#### [Supplied records]
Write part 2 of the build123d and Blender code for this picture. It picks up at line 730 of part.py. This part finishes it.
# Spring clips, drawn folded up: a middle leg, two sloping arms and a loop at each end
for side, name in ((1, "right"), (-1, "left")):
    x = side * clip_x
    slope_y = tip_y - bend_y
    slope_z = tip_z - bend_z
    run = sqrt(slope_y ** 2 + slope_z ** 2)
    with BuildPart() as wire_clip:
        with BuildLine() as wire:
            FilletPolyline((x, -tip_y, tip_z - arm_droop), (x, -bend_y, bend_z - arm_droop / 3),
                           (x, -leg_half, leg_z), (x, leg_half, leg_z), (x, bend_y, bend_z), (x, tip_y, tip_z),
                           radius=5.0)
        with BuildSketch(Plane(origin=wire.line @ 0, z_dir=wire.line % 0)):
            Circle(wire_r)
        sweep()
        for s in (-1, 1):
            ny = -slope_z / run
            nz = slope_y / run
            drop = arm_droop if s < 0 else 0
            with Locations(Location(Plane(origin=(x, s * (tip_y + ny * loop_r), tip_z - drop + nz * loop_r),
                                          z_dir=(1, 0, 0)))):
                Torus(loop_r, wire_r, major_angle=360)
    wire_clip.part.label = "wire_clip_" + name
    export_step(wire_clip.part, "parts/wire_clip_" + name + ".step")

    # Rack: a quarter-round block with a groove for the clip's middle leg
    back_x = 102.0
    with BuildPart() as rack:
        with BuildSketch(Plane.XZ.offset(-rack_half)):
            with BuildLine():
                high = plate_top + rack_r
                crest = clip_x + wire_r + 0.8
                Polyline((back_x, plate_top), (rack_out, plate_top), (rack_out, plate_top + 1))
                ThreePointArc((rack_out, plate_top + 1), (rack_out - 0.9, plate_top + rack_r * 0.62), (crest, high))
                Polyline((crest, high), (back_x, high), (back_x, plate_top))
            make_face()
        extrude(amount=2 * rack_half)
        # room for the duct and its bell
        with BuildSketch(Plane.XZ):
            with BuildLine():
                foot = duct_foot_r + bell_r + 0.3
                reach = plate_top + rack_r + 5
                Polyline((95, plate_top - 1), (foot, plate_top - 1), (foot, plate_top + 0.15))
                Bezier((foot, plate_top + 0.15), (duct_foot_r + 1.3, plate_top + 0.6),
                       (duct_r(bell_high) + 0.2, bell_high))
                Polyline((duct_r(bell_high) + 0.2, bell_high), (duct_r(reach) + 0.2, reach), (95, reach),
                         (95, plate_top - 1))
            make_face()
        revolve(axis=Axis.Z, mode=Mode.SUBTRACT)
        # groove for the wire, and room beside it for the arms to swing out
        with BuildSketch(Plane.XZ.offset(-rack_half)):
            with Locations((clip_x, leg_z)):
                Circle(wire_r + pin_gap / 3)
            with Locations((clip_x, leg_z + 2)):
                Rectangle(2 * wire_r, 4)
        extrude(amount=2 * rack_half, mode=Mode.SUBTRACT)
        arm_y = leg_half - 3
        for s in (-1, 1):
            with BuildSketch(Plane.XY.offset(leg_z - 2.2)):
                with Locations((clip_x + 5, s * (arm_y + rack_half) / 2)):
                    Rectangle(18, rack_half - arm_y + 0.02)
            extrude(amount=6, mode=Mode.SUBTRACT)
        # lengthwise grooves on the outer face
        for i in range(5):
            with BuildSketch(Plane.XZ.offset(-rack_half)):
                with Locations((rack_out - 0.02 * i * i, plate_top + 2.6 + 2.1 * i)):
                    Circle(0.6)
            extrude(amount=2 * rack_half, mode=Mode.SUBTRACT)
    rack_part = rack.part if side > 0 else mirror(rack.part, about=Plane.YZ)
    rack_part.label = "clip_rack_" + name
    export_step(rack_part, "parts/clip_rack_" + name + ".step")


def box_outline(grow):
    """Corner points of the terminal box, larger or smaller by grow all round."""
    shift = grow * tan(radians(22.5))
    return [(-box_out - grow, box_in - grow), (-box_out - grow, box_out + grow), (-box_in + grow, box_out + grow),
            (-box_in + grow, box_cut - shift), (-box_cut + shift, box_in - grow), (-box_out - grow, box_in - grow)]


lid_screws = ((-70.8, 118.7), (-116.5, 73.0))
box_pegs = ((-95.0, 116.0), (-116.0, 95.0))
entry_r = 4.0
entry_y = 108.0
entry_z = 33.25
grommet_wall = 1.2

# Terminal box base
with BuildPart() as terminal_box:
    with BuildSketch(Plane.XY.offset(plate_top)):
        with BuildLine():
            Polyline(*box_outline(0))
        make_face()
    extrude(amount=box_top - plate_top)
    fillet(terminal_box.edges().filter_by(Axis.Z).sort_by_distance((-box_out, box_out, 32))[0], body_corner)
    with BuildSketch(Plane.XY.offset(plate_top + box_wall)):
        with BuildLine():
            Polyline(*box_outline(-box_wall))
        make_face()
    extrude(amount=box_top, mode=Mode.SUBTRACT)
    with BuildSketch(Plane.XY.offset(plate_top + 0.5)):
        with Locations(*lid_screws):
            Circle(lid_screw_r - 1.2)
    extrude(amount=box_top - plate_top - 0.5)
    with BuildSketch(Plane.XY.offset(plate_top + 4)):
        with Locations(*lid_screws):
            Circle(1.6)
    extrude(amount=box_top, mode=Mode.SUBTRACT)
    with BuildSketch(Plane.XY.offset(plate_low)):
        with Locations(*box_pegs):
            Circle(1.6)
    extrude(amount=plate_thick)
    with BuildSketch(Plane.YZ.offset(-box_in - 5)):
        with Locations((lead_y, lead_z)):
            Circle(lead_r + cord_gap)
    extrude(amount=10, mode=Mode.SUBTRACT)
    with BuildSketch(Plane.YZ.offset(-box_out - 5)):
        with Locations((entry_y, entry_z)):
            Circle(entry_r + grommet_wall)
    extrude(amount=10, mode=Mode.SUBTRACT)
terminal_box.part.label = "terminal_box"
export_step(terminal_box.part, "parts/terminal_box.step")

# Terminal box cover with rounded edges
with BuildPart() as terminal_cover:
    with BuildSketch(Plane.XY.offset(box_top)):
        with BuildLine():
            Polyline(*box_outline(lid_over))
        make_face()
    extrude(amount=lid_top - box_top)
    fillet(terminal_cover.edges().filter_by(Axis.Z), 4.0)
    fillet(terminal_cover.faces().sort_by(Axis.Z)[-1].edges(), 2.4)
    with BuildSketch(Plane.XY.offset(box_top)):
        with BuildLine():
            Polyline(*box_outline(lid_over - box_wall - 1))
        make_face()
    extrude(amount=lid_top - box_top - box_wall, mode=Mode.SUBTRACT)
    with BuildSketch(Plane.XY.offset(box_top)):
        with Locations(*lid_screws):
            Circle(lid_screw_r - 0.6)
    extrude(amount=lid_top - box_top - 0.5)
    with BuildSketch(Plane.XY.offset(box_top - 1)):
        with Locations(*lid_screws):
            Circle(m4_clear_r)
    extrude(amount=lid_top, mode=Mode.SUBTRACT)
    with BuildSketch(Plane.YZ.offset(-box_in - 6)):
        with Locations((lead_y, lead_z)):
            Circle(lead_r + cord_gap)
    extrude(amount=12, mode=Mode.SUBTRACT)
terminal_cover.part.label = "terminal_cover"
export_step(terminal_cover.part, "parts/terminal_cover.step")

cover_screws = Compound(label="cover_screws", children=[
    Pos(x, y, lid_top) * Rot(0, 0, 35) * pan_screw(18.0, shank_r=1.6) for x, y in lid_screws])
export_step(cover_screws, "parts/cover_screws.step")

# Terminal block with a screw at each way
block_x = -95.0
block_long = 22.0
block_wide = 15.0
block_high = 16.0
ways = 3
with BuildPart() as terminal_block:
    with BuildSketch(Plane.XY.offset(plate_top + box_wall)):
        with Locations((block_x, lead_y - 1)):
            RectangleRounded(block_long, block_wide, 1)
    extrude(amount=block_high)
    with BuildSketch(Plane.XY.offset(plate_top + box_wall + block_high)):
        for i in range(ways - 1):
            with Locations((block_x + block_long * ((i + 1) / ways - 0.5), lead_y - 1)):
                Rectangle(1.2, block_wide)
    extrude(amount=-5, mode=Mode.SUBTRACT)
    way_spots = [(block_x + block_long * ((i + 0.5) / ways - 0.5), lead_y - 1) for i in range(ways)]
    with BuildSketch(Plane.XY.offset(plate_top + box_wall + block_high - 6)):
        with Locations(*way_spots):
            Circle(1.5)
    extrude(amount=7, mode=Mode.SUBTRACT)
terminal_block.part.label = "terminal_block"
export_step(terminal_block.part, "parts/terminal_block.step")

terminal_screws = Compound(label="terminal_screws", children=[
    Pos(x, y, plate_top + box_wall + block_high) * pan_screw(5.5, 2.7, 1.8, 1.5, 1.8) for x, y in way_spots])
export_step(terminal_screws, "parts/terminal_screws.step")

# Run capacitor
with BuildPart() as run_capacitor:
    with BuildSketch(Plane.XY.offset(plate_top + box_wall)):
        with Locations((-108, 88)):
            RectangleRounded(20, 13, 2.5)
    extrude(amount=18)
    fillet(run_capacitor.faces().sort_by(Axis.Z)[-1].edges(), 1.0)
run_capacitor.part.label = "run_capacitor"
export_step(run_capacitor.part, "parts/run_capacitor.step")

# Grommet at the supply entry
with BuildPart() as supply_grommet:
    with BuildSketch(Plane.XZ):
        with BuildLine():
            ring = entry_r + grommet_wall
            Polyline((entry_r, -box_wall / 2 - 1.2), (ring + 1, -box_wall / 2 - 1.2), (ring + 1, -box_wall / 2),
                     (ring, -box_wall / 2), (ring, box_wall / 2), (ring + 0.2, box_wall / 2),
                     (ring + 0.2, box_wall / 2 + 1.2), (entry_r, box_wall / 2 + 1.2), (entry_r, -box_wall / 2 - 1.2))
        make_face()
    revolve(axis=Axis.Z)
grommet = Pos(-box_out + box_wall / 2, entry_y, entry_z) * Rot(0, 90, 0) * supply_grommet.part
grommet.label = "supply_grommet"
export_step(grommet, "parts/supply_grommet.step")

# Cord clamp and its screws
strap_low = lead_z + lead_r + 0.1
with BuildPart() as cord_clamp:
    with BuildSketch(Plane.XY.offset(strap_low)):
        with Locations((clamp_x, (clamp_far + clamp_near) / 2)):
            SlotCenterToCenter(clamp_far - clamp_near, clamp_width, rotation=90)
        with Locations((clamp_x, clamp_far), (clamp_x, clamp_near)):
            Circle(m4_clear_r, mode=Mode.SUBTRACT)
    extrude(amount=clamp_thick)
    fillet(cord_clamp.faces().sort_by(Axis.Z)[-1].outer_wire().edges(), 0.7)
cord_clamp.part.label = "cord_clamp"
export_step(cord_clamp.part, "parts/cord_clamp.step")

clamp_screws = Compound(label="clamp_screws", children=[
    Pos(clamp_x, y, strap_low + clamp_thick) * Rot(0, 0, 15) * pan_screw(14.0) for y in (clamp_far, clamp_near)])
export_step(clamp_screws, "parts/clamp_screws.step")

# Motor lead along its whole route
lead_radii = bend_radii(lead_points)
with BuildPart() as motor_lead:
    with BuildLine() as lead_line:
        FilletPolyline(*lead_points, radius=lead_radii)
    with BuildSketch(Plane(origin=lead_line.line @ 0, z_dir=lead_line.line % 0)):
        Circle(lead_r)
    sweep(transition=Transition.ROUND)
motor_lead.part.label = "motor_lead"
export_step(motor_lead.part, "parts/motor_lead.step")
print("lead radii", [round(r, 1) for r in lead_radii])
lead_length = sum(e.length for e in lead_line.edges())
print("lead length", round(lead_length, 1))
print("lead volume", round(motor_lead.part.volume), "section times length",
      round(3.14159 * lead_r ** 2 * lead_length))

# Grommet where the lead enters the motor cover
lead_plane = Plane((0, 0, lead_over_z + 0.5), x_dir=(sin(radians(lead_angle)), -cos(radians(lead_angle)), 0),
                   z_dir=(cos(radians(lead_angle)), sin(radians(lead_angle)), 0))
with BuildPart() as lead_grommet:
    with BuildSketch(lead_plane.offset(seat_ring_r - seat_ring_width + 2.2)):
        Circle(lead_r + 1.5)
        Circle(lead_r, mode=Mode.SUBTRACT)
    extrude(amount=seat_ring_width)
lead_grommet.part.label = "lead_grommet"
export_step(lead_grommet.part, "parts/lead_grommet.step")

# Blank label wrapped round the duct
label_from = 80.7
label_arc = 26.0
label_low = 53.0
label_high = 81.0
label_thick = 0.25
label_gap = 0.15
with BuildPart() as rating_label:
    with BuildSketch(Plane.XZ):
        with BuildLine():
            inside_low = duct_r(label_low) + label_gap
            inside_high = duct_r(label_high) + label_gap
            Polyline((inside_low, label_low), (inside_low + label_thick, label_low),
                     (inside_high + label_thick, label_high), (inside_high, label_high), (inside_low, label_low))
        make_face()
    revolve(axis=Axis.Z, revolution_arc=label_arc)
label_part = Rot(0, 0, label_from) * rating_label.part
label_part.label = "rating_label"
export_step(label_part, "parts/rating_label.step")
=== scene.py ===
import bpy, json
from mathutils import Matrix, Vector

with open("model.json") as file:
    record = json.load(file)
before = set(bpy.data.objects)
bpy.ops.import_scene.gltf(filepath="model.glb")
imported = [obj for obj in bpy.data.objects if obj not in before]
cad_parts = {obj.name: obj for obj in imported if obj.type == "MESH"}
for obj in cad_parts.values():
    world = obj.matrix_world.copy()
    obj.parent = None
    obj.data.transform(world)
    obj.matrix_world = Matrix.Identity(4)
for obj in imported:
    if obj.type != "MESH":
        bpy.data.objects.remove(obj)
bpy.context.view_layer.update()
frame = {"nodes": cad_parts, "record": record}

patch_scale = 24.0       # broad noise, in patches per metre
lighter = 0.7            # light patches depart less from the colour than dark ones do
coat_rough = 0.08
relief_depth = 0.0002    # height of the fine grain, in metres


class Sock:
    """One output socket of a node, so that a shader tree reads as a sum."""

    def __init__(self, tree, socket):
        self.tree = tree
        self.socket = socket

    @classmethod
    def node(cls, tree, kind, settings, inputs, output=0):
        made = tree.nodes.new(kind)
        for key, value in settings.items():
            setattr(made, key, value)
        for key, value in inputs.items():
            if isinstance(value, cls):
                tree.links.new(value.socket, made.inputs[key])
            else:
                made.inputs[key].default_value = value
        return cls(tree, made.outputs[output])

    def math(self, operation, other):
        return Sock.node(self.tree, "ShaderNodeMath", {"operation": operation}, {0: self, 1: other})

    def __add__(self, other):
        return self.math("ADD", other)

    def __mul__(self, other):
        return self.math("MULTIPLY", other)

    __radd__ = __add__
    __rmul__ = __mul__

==

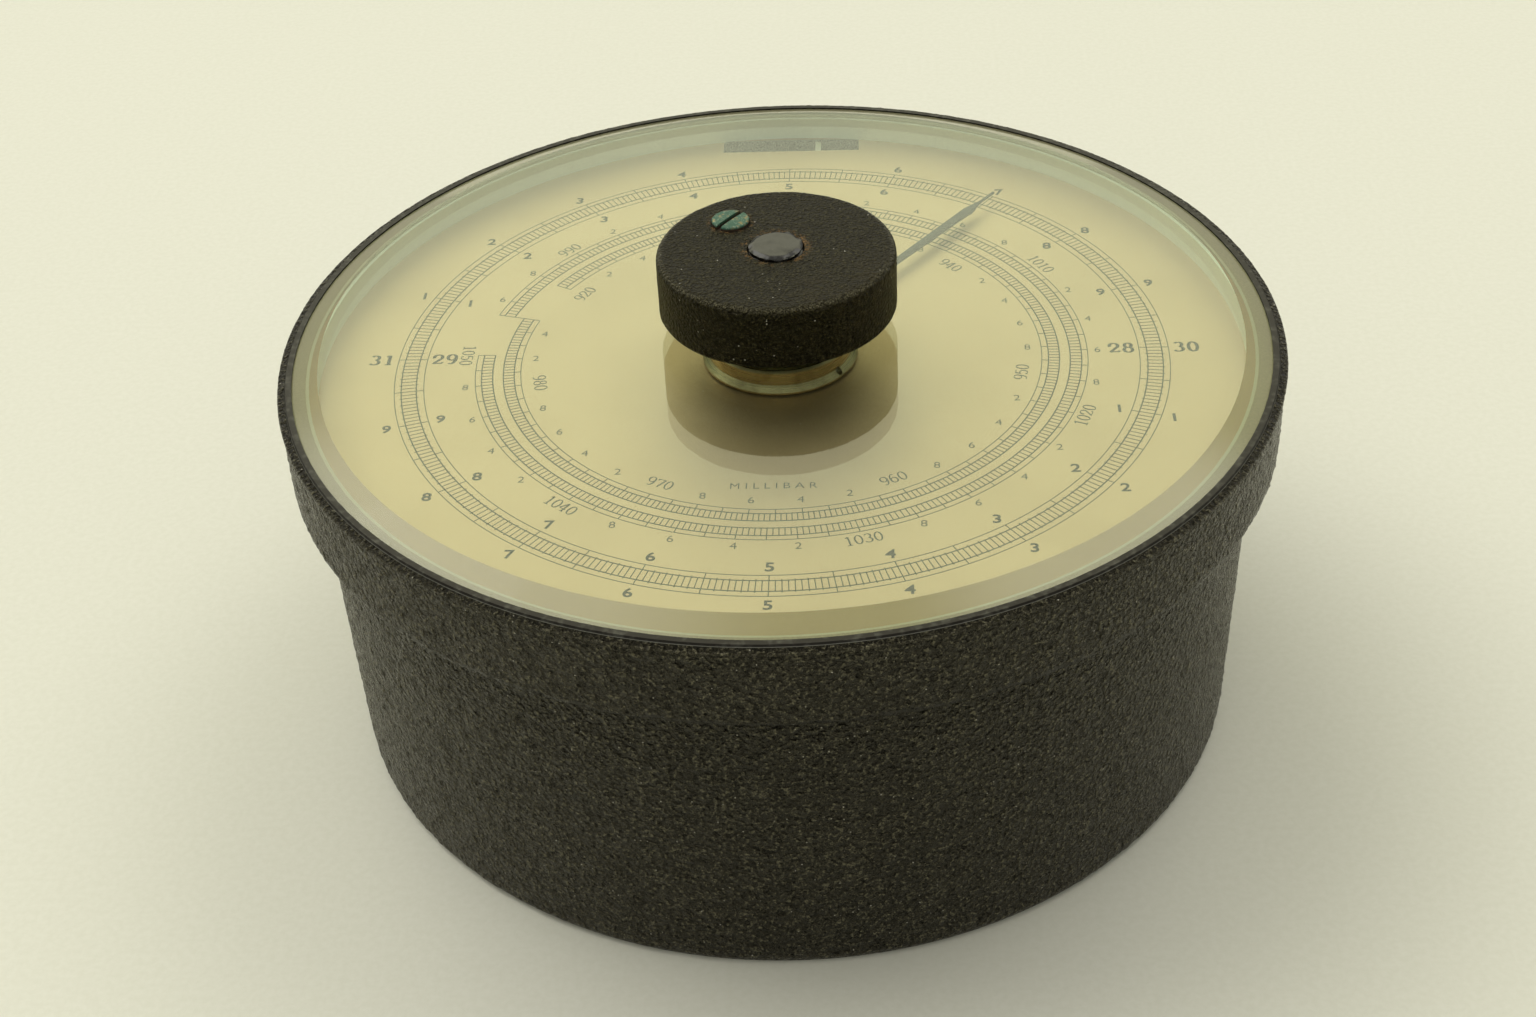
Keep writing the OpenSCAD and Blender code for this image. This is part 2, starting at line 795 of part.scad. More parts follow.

#### [Written exercise]
Using the listing above, say how many of its lines contain the string "objects", giving nothing but the figure.

#### [Solution]
3